Step 5: Analyze content gaps along the buyer’s journey.

Conversions don’t happen in a vacuum—especially with longer B2B sales cycles. “Non-converting” visits are actually research steps along the way. Your website’s job is to support those steps with the right content.

Internally, group your content into buckets for awareness, consideration, decision, and post-purchase stages. Build awareness with educational blogs, video explainers and checklists. As prospects consider solutions, offer comparison guides and webinars. Then help guide a buyer's decision with case studies, ROI calculators, implementation guides and proof-of-concept materials. Post-purchase, provide onboarding content, training videos and adoption playbooks.

Step 6. Review UX, navigation and mobile experience.

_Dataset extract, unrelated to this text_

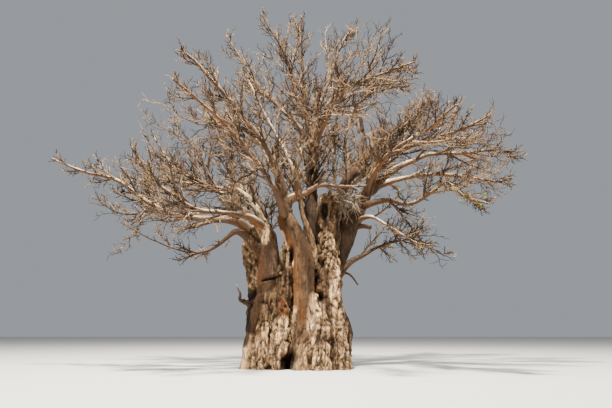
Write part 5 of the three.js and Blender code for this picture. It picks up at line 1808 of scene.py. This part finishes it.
class LateLeaves:
    """The few sprays of young leaves of the photo: each place is x, z, how far round it, and how many sprays."""

    PLACES = ((-5.2, 7.4, 1.0, 8), (-3.1, 9.2, 0.6, 2), (1.85, 8.8, 0.6, 2), (6.0, 5.6, 1.4, 14), (8.1, 9.4, 0.8, 2),
              (7.5, 7.0, 0.8, 2), (-4.4, 8.6, 1.5, 4), (4.5, 8.0, 1.5, 4))
    PER_SPRAY = 7
    LENGTH = 0.11

    def __init__(self, crown: Crown) -> None:
        """Keeps the crown whose twigs bear them."""
        self.crown = crown

    def tree(self, finish: bpy.types.Material) -> bpy.types.NodeTree:
        """The Geometry Nodes tree that puts a folded leaf on each point.

        Args:
            finish: the leaves' material.

        Returns:
            The tree, with the input Leaf length.
        """
        group = bpy.data.node_groups.new("leaf_spray", "GeometryNodeTree")
        group.interface.new_socket("Points", in_out="INPUT", socket_type="NodeSocketGeometry")
        length = group.interface.new_socket("Leaf length", in_out="INPUT", socket_type="NodeSocketFloat")
        length.default_value = self.LENGTH
        group.interface.new_socket("Leaves", in_out="OUTPUT", socket_type="NodeSocketGeometry")
        make = Wiring(group)
        start, end = make.add("NodeGroupInput"), make.add("NodeGroupOutput")
        blade = make.add("GeometryNodeMeshCircle", {"Vertices": 8, "Radius": 0.5}, fill_type="TRIANGLE_FAN")
        shape = make.add("GeometryNodeTransform", {"Geometry": blade.outputs["Mesh"], "Translation": (0.5, 0.0, 0.0),
                                                   "Scale": (1.0, 0.42, 1.0)})
        parts = make.add("ShaderNodeSeparateXYZ", {"Vector": make.add("GeometryNodeInputPosition").outputs["Position"]})
        along, across = parts.outputs["X"], make.math("ABSOLUTE", parts.outputs["Y"])
        sag = make.math("MULTIPLY", make.math("MULTIPLY", along, along), -0.35)
        lift = make.add("ShaderNodeCombineXYZ", {"Z": make.math("MULTIPLY_ADD", across, 0.6, sag)})
        fold = make.add("GeometryNodeSetPosition",
                        {"Geometry": shape.outputs["Geometry"], "Offset": lift.outputs["Vector"]})
        points = make.add("GeometryNodeMeshToPoints", {"Mesh": start.outputs["Points"]})
        place = make.add("GeometryNodeInstanceOnPoints",
                         {"Points": points.outputs["Points"], "Instance": fold.outputs["Geometry"],
                          "Rotation": make.named("FLOAT_VECTOR", "turn"), "Scale": start.outputs["Leaf length"]})
        real = make.add("GeometryNodeRealizeInstances", {"Geometry": place.outputs["Instances"]})
        dress = make.add("GeometryNodeSetMaterial", {"Geometry": real.outputs["Geometry"], "Material": finish})
        make.link(dress.outputs["Geometry"], end.inputs["Leaves"])
        return group

    def build(self, finishes: tuple[bpy.types.Material, ...]) -> list[bpy.types.Object]:
        """The sprays, one piece for each tone."""
        rng = np.random.default_rng(907)
        twigs = self.crown.generations[2]
        tips = twigs.points[:, -1]
        sprays = []
        for x, z, reach, count in self.PLACES:
            near = np.flatnonzero(np.hypot(tips[:, 0] - x, tips[:, 2] - z) < reach)
            sprays.append(rng.choice(near, min(count, len(near)), replace=False))
        sprays = np.concatenate(sprays)
        pieces = []
        for i, finish in enumerate(finishes):
            chosen = sprays[i::len(finishes)]
            row = np.repeat(chosen, self.PER_SPRAY)
            share = 1 - 0.5 * rng.random(len(row)) ** 2
            places, along, _ = twigs.place(row, share)
            turn = np.stack([rng.random(len(row)) * 0.8 - 0.4, rng.random(len(row)) * 1.2 - 0.8,
                             rng.random(len(row)) * 2 * math.pi], axis=1)
            mesh = bpy.data.meshes.new(f"leaves_{i + 1}")
            mesh.from_pydata(places.tolist(), [], [])
            paint(mesh, {"turn": turn})
            piece = new_object(f"leaves_{i + 1}", mesh)
            grow = piece.modifiers.new("grow", "NODES")
            grow.node_group = self.tree(finish)
            socket = next(s for s in grow.node_group.interface.items_tree if s.name == "Leaf length")
            grow[socket.identifier] = self.LENGTH
            pieces.append(finished(piece))
        return pieces


# ---------------------------------------------------------------- studio


@dataclass(frozen=True)
class Lamp:
    """A soft lamp: place, what it looks at, size and power."""

    name: str
    at: Point
    towards: Point
    size: float
    power: float
    colour: Point = (1.0, 1.0, 1.0)

    def build(self) -> None:
        """Hangs the lamp."""
        light = bpy.data.lights.new(self.name, "AREA")
        light.shape, light.size, light.energy, light.color = "DISK", self.size, self.power, self.colour
        lamp = bpy.data.objects.new(self.name, light)
        lamp.location = self.at
        lamp.rotation_euler = (Vector(self.towards) - Vector(self.at)).to_track_quat("-Z", "Y").to_euler()
        bpy.context.scene.collection.objects.link(lamp)


class Studio:
    """The floor, the light and the camera."""

    EYE = (0.36, -27.5, 1.6)
    PITCH = 12.0
    LENS = 35.0
    FLOOR = 260.0
    LAMPS = (
        Lamp("key", (-4.0, -14.0, 38.0), (0.0, 0.0, 4.0), 3.0, 88000.0, (1.0, 0.94, 0.84)),
        Lamp("fill", (12.0, -26.0, 2.5), (0.0, 0.0, 5.0), 10.0, 900.0, (1.0, 0.8, 0.6)),
        Lamp("back", (6.0, 24.0, 26.0), (0.0, 0.0, 8.0), 14.0, 6000.0),
    )

    def floor(self) -> None:
        """A plain pale floor."""
        half = self.FLOOR / 2
        mesh = bpy.data.meshes.new("floor")
        mesh.from_pydata([(-half, -half, 0), (half, -half, 0), (half, half, 0), (-half, half, 0)], [], [(0, 1, 2, 3)])
        finish, make, shader = new_material("floor", 0.9, 0.2)
        tone = make.noise(make.add("ShaderNodeTexCoord").outputs["Object"], 0.6, 2.0, 0.5)
        make.link(make.mix(tone, (0.60, 0.585, 0.56), (0.64, 0.625, 0.6)), shader.inputs["Base Color"])
        mesh.materials.append(finish)
        new_object("floor", mesh)

    def build(self) -> None:
        """Sets up the whole studio."""
        self.floor()
        for lamp in self.LAMPS:
            lamp.build()
        world = bpy.data.worlds.new("studio")
        world.use_nodes = True
        sky = next(n for n in world.node_tree.nodes if n.type == "BACKGROUND")
        sky.inputs["Color"].default_value = (0.80, 0.86, 0.93, 1.0)
        sky.inputs["Strength"].default_value = 0.42
        bpy.context.scene.world = world
        data = bpy.data.cameras.new("camera")
        data.lens, data.sensor_width, data.clip_end = self.LENS, 36.0, 600.0
        camera = bpy.data.objects.new("camera", data)
        camera.location = self.EYE
        camera.rotation_euler = (math.radians(90.0 + self.PITCH), 0.0, 0.0)
        bpy.context.scene.collection.objects.link(camera)
        bpy.context.scene.camera = camera


# ---------------------------------------------------------------- the whole tree


def placed(piece: bpy.types.Object, slot: str, *nodes: str) -> None:
    """Rides a finished piece on the tree's one body, hides the parts that it stands for, and reports its triangles."""
    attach(piece, "root")
    if nodes:
        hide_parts(*nodes)
    log.info("%s: %d triangles", piece.name, sum(len(p.vertices) - 2 for p in piece.data.polygons))


def main() -> None:
    """Builds the tree, piece by piece, and its studio."""
    logging.basicConfig(level=logging.INFO, format="%(name)s %(message)s")
    finishes = Finishes.build()
    tree = Frame()
    foot, stems = Trunk(tree).build(finishes.trunk)
    placed(foot, "trunk_bark", "trunk")
    placed(stems, "trunk_bark", *Trunk.NODES)
    for name in Trunk.THIN:
        path, radius_at = tree.lines[name]
        shares = np.linspace(Trunk.THIN_FROM, 1.0, Trunk.THIN_LEVELS)
        dark = Trunk.THIN_DARK if name == "right_stub" else 0.0
        skin = BoughSkin(f"bark_{name}", path.at(shares), radius_at(shares), dark, len(name))
        placed(skin.build(finishes.bough), "trunk_bark")
    for name, limb in tree.snags.items():
        skin = BoughSkin(f"bark_{name}", limb.line, limb.thickness(), SNAG_DARK[name], limb.seed)
        placed(skin.build(finishes.bough), "trunk_bark")
    for name, limb in tree.limbs.items():
        skin = BoughSkin(f"limb_{name}", limb.line, limb.thickness(), DARK_BOUGHS.get(name, 0.0), limb.seed % 97)
        placed(skin.build(finishes.bough), "bough_bark", f"bough_{name}")
    for name, (root, end, path) in STUBS.items():
        line = SmoothPath(path).at(np.linspace(0.0, 1.0, STUB_LEVELS))
        skin = BoughSkin(name, line, np.linspace(root, end, STUB_LEVELS), STUB_DARK, STUB_SEED)
        placed(skin.build(finishes.bough), "bough_bark")
    crown = Crown(tree)
    twig_tree = TwigTree(finishes.twigs)
    for mass, name in enumerate(tree.limbs):
        lots = []
        for level, growth in enumerate(crown.generations):
            mine = growth.mass == mass
            lots.append((growth.points[mine], growth.radii[mine], growth.tone[mine], level > 1))
        placed(twig_tree.skin(f"spray_{name}", lots), "twigs", f"twigs_{name}")
    stick_tree = TwigTree(finishes.sticks)
    for name, tangle in TANGLES.items():
        placed(StickTangle(f"sticks_{name}", tangle, tree).build(stick_tree), "dead_sticks", name)
    for piece in LateLeaves(crown).build(finishes.leaves):
        placed(piece, "twigs")
    Studio().build()


if __name__ == "__main__":
    main()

Even the best offer won’t convert if users can’t find it or complete the action easily. Is there a clear path for a first-time visitor to learn about your solution by industry or role? Are use cases and resources placed strategically and easily accessible? Are there too many top-level menu items that make everything feel equally important? Simplify your navigation and provide a clear path back to your core conversion pages from deeper content.

It's time to prioritize and test.

After auditing, you’ll likely have a long list of potential improvements. To turn this into real results, prioritize. Score items using the metrics below and start with changes that are high impact, high confidence, and low to moderate effort.

  • Impact: How much could this move the needle on a key conversion?

  • Confidence: How sure are you that it will help?

  • Effort: How hard is it to implement?

A B2B website conversion audit isn’t about tearing everything down. It’s about finding the specific friction points and missed opportunities between where your buyers are today and the next, realistic step in their journey. This will turn your site into an effective, measurable engine for qualified opportunities—not just a digital brochure.